É bem mais fácil virar a cara e fazer de conta que não vemos.
Mas falamos de seres Humanos. Pessoas. Alguns, pessoas como nós, e que tal como Cordélia não tiveram alguém de bom carácter que os ajudasse a seguir um bom caminho.
Cordélia não teve uma vida digna de romance de cordel, foi mais uma tragédia.
E apesar de todo o livro ser algo triste, a autora não deixou de o enfeitar com as suas habituais delícias. Passagens tão belas que me vi a lê-las mais do que uma vez. Passagens como estas:
"Noite. Lugar de mágoas e remorsos, saudades e rancores, pedras na consciência e penas no coração. A noite traz os demónios da memória, deixa-me à sua mercê, num combate desigual com o acontecido de que só o sono me pode salvar.

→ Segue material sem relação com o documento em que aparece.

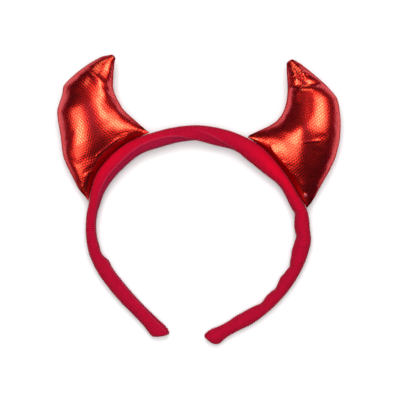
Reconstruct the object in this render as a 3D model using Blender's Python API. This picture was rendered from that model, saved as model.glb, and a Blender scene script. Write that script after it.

O dia é diferente. Hoje, no tear, correu-me bem. Terminei os seis metros da encomenda, amanhã é dia de montar a teia para um novo trabalho. Há uma alegria atávica no labor manual das mulheres que nasce, como a obra, dos dedos nus, da alma vaga, de um sonho por achar." (página 60)
"Mas agora estou aqui a fazer passar a lançadeira na cala e a pensar que sou, que somos, o fio que não conhece o desenho em que está inserido e a que vai dando forma, inexoravelmente, até cumprir o seu destino de fio, de teia, de tecido.
São coisas que eu penso nas minhas horas leves, em que as mãos sorriem e o coração divaga." (página 130)
Rosa Lobato Faria.
Mulher portuguesa. Poeta. Encantadora não de serpentes mas de serpentinas de palavras. Uma excelente autora portuguesa a incluir nas nossas bibliotecas, nas nossas vidas e (na minha opinião) uma excelente opção para prendinhas de Natal.
Falo por mim, adorava receber um livro desta autora (que ainda não tivesse) no meu sapatinho.